Of The Endings of Games

Trying to decipher a thought process from 2001 or 2002. The entries are not dated but occur between entries that are. More mishaps. Misspelt author. Missing publication information. The notebook has "Callois" and page numbers. And no title. No translator's credit. It plunges into questions and quotations. I'm sure the notebook records excerpts from Roger Caillois Les jeux et les hommes read in its English translation Man, Play and Games.

p. 17-18
It is possible to map agon & alea onto hermeneutic stances. I quote:

In the latter [agon] his only reliance is upon himself; in the former [alea], he counts on everything, even the vaguest sign, the slightest outside occurrence, which he immediately takes to be an omen or token — in short, he depends on everything except himself.
p. 19
Perhaps it is in the degree to which a child approximates an animal that games of chance are not as important to children as to adults. For the child, play is active.
This in the notebook provokes the remark "something to be said about the order of presentation agôn-alea-mimicry-ilinx". What that something is is left unsaid. I can only hazard a guess at this late remove. And only by folding upon this the quotation about the interpretative stances (see above pp. 17-18) and bending it towards what follows (see below p. 23).

p.23
Mimicry is incessant invention. The rule of the game is unique: it consists in the actor's fascinating the spectator, while avoiding an error that might lead to the spectator to break the spell.
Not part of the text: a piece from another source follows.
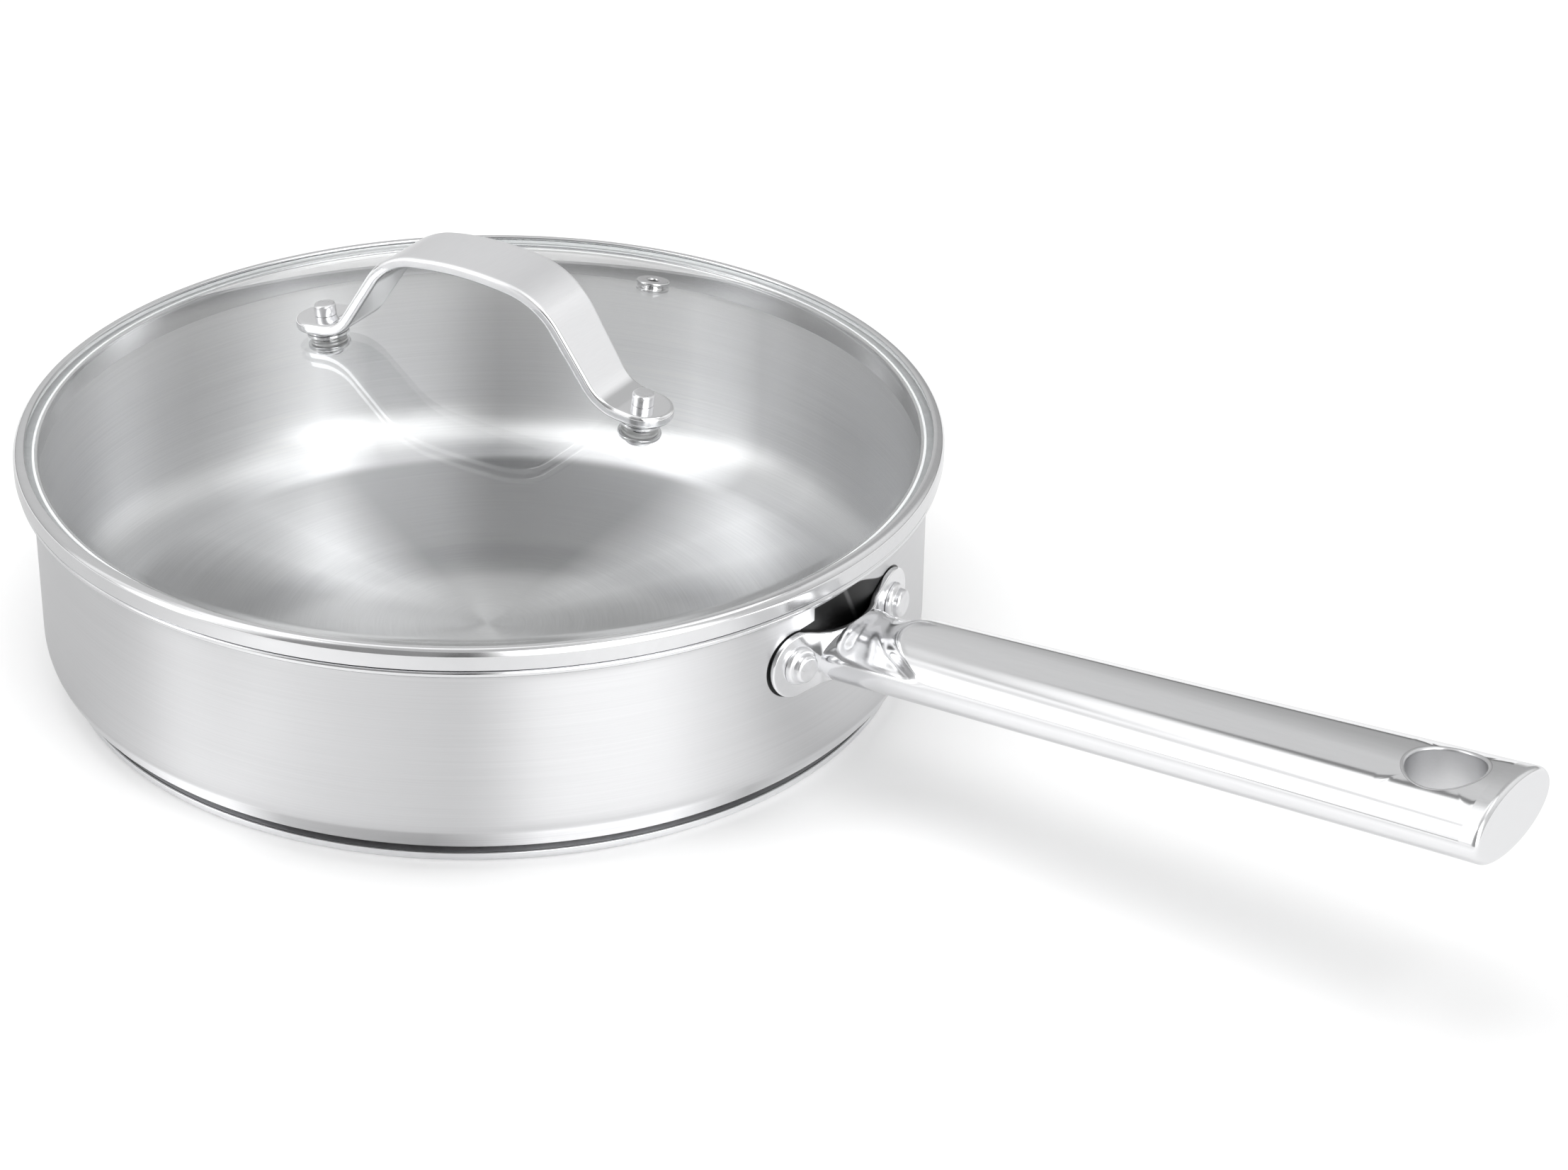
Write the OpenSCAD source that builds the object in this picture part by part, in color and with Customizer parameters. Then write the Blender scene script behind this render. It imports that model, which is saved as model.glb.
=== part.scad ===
// Saute pan with a domed glass lid. Origin at the centre of the base's underside,
// +Z up, long handle along +X. All sizes in millimetres.

/* [Pan] */
// Inside diameter of the straight wall
pan_inner_d = 243; // [200:1:300]
// Thickness of the steel shell
wall_t = 1.0; // [0.8:0.1:1.6]
// Height of the pouring rim above the table
rim_h = 62; // [55:1:90]
// Outside radius between wall and floor
corner_r = 13; // [7:0.5:16]
// How far the pouring rim stands out from the wall
flare_out = 3.5; // [3:0.5:6]

/* [Base] */
// Outside radius of the cap that closes the base, counted in from the wall
cap_inset = 5.8; // [3:0.2:7]
// Thickness of the cap's steel
cap_t = 0.6; // [0.4:0.1:1]
// Thickness of the aluminium core
core_t = 2.0; // [1.5:0.1:5]
// Rounding of the cap's lower edge
cap_edge_r = 1.8; // [1.2:0.1:2]
// Clearance between the core and the cap's rim
core_gap = 0.2; // [0.1:0.1:0.5]

/* [Handle] */
// Height of the handle's axis above the table where it leaves the wall
handle_z = 41.2; // [36:0.2:46]
// Length of the handle from the wall to its end
handle_l = 191.5; // [150:0.5:230]
// Rise of the handle from level, in degrees
handle_rise = 5.5; // [0:0.5:10]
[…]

The spectator must lend himself to the illusion without first challenging the décor, mask or artifice which for a given time he is asked to believe in as more real than reality itself."
And the comments from the notebook: "when the bubble bursts, players can get involved in the vertigo of yes-no, begin again or not. call and response and its termination become 'digitalized' that is alea can cancel ilinx"

Now reading these three excerpts, I am coming to a reading that posits the following: children have less of an interest in terminating any specific instance of a game than say adults might have; because they are not inclined to end the ongoing play, children have little need of the stroke of chance to mark endings — they have less need of omens and tokens — children are their own random event generators.